If the governmental body, the requestor, or any other person has questions or comments about this ruling, they may contact our office. Although there is no statutory deadline for contacting us, the attorney general prefers to receive any comments within 10 calendar days of the date of this ruling.
Kathryn S. Knechtel
Ref: ID# 135099
Encl. Submitted documents
cc: Mr. David E. Carfrey
SUMMARY OF OPEN RECORDS DECISION NO. 127 (1976)
I. TYPES OF INFORMATION AVAILABLE TO THE PUBLIC (FRONT PAGE OFFENSE REPORT INFORMATION)
1. Arrestee's social security number, name, aliases, race, sex, age, occupation, address, police department identification number, and physical condition.

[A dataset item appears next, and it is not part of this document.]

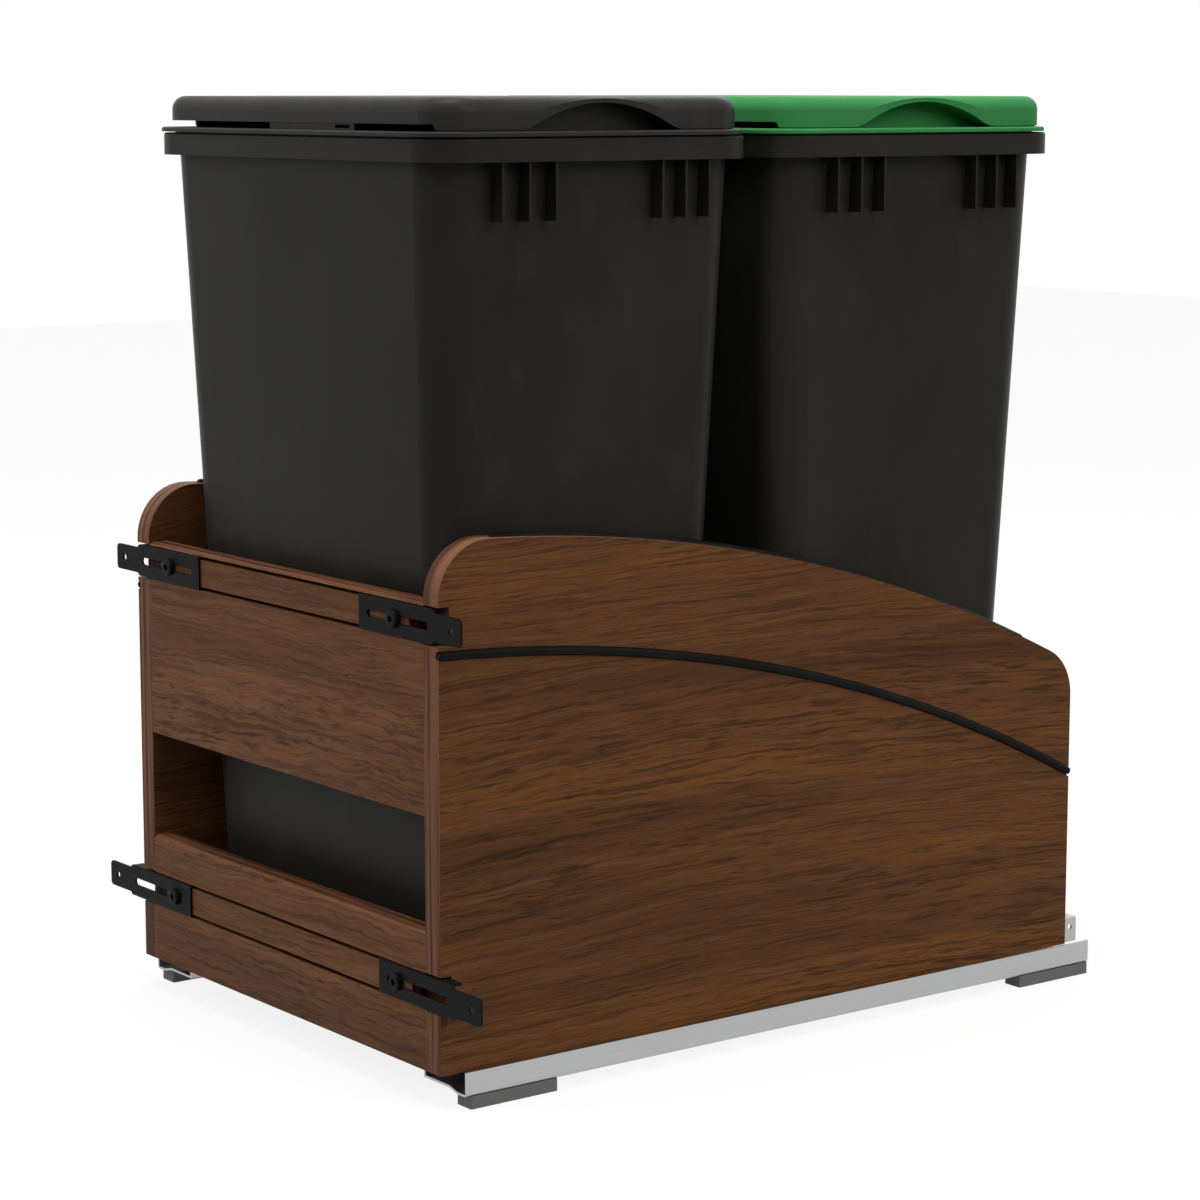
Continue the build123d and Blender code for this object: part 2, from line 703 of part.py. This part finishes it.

2. Offense for which suspect arrested.
3. Identification and description of complainant
4. Location of crime
5. Time of occurrence
6. Vehicle involved
7. Property involved
8. Detailed description of offense
9. Name of arresting officers
10. Date and time of arrest
11. Place of arrest
12. Details of arrest
13. Description of weather
14. Booking information
15. Court in which charge is filed
16. Notation of any release or transfer
17. Bonding information
18. Numbers for statistical purposes relating to modus operandi of those apprehended
II. TYPES OF INFORMATION PROTECTED BY SECTION 552.108 IN ACTIVE INVESTIGATIONS
1. Identification and description of witnesses
2. Synopsis of confession
3. Officer's speculation as to suspect's guilt
4. Officer's view of witness credibility
5. Statements by informants
6. Ballistics reports
7. Fingerprint comparisons
8. Blood and other lab tests
9. Results of polygraph test
10. Refusal to take polygraph test
11. Paraffin test results
12. Spectrographic or other investigative reports
13. Personal History and Arrest Record that includes
A. Identifying numbers (such as TDCJ numbers)
B. Physical description with emphasis on scars and tattoos
C. Marital status and relatives
D. Mugshots, palm prints, fingerprints, and signature
E. Chronological history of any arrests and disposition
See Open Records Decision No. 127 (1976).